The roles all kind of go hand and hand and work together. Being a festival owner and a DJ, they help each other because most people who do what I do with the festival, don’t know the music like I know it. It helps the festival because if James Murphy wants to play, but he’s nervous because people don’t know how to set up the Vinyl. He doesn’t play festivals a lot of times because of problems with the gears and stuff. I was like ‘Look, I’ll meet you at sound check. I’ll bring my turn tables from my house and I’ll set the shit up for you personally.’ We met down there and played some records together. Taking just that extra step of being a DJ helps me understand what everyone is going through at the event-to get through it…not just throwing people in a trailer and being like ‘fuck you.’ I know what they need to have a good show and a good time.
What do you wish you could have told myself at 23?
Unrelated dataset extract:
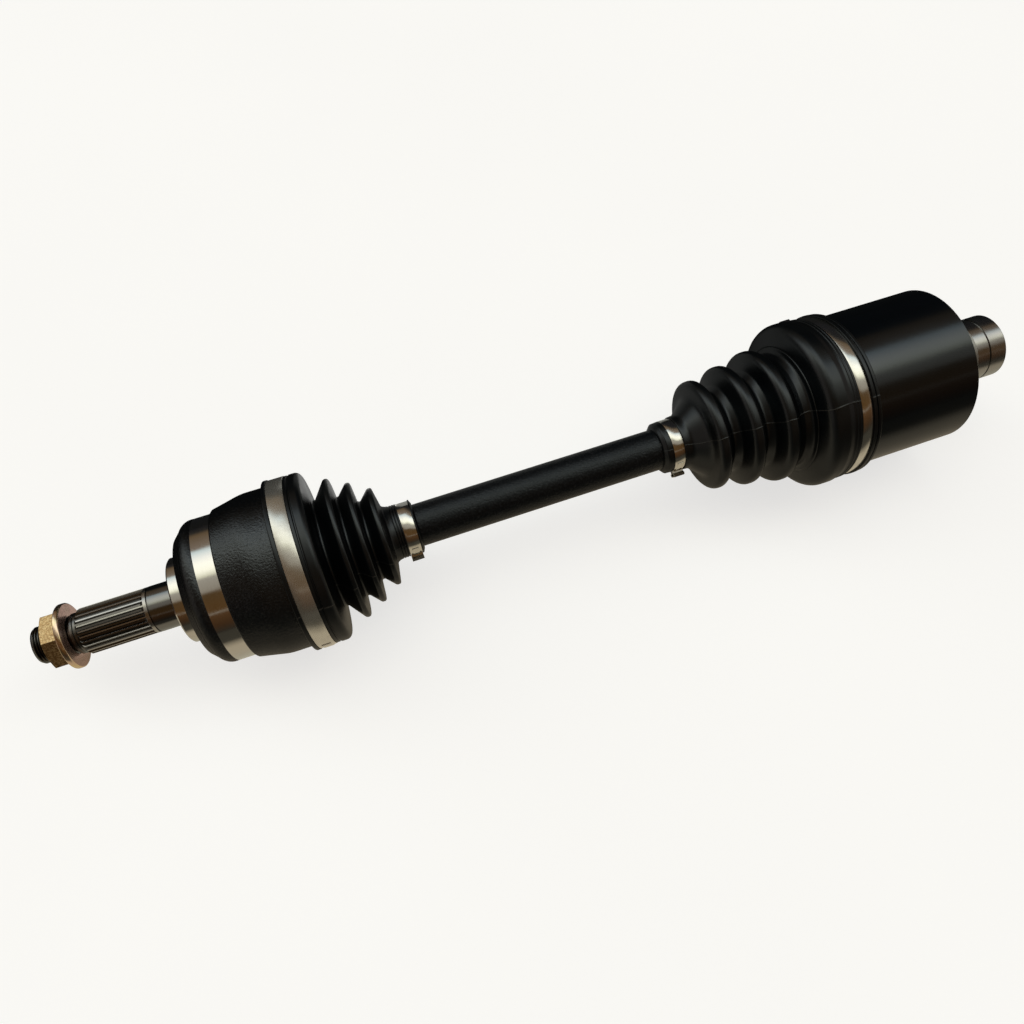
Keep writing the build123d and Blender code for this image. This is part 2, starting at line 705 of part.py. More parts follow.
def tongue_face(outer_r):
    """Section of the band's free end, which laps over the band beside the ear."""
    start = radians(6)
    end = radians(43)
    thickness = 0.45
    reach = 2 * outer_r
    sector = make_face(
        Polyline(
            (0, 0),
            (reach * sin(start), reach * cos(start)),
            (reach * sin(end), reach * cos(end)),
            close=True,
        )
    )
    return (Circle(outer_r + thickness) - Circle(outer_r - 0.1)) & sector


def clamp_band(span, inner_r, thickness, ear_angle, ear_height):
    """A stainless band over span, with a pinched ear at ear_angle."""
    start_x, end_x = span
    width = end_x - start_x
    inset = 0.22 * width
    outer_r = inner_r + thickness
    ring = Circle(outer_r) - Circle(inner_r)
    band_face = ring + ear_face(inner_r, outer_r, thickness, ear_height)
    band = extrude(Plane.YZ.offset(start_x) * band_face, width)
    tongue = extrude(Plane.YZ.offset(start_x + inset) * tongue_face(outer_r), width - 2 * inset)
    return Rot(ear_angle - 90, 0, 0) * (band + tongue)


def outer_boot_large_clamp():
    return clamp_band(OUTER_LARGE_CLAMP, OUTER_LARGE_CLAMP_R, CLAMP_THICKNESS, 228, 4.2)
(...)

I guess what I should just stay out of [laughing]. I thought this was going to happen then. It’s just taken such a long time. There have been a million things that I’ve learned since 23, I don’t even know where to start around 23 I was crazy.
Who is schoolin’ the game right now? What artists are coming up?
GR: That’s a good name for a band. I don’t know, you tell me.
CP: Personally, I love What So Not. Really into them, Cashmere Cat and Gorgon City for sure. You're turn.
GR: It’s a big game. I’m doing a lot with Wax Motif. I like these guys Thee Cool Cats right now I’m looking at doing a lot of stuff with. Theres just so much good music out there right now. Danny Daze is dope. Djemba Djemba, Jesse Rose, Jimmy Edgar, Rudimental. I’m kind of into hip-hop right now. YG [featured in Destructo's new single "Party Up"] is schoolin’ the game. That’s a fucking new name for a group.
Richards with YG pictured above
How do you stay creative?
Just listening to new music and being in the studio. It’s weird, with this music its endless with what you can do with it. Like when I hear something new or make something new, I just get inspired. I heard YG just rapping to that sound - I was like shit! That just keeps me going. The music keeps me going.